Once too small to see with the naked eye, those inorganic crystals called zeolites will soon come in extra-large sizes, thanks to the persistence of a team of chemists. Scientists have grown near-perfect zeolite crystals that measure several millimeters across. And they expect to make bigger, better specimens soon, Walter G. Klemperer of the University of Illinois in Urbina-Champaign announced this week at the spring meeting of the American Chemical Society in San Francisco.

Usually, "[zeolites] are more on the other of tens of microns," says Klemperer. "But these are things that you can mount on a ring."

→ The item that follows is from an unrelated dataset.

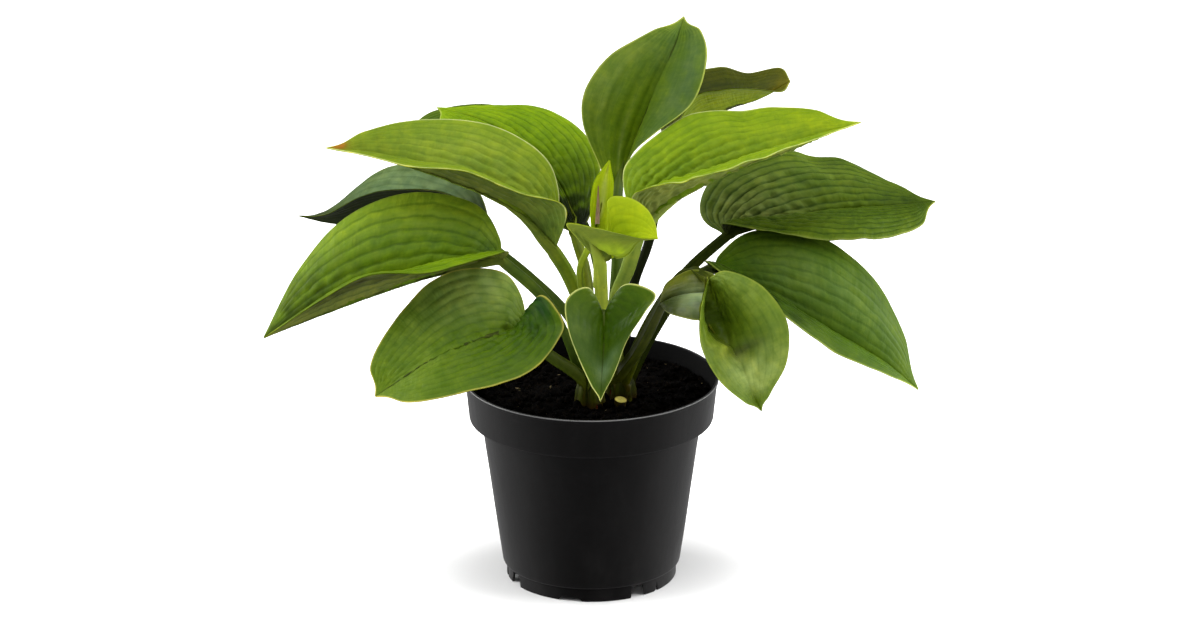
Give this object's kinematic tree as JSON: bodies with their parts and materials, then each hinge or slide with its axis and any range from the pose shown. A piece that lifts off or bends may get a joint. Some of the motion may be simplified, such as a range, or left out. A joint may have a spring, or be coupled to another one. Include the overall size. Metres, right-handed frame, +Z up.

Scientists use these compounds -- whose internal structure resembles a Swiss cheese -- as molecular sieves, catalysts for refining petroleum and even water softeners. Zeolites appeal to chemists because of their large surface areas and their internal cavities, or channels, which are big enough to admit small molecules but small enough to contain the product formed when those moleducles react inside the crystals. Scientists have increased the size of these channels (SN:8/3/91, p.77) but have shield from making large crystals because of the technical difficulty of the task.

Klemperer and his group at Illinois worked three years and finally got decent macroscopic crystals on the 327th try. Larger crystals provide better views of the internal organization of the zeolites, says Klemperer. Already the Illinois group and colleagues at the University of Nebraska in Lincoln have observed how temperature changes affect this organization. Next they plan to grow larger, more perfect crystals and to make ones with channels that will allow guests atoms to travel throughout the crystals.

Just as the development 40 years ago of methods for making macroscopic quartz crystals led to many new applications for that material, this work "opens up enormous potential for zeolites," Klemperer says. Bigger zeolites could prove important in a wide range of optical and electronic applications.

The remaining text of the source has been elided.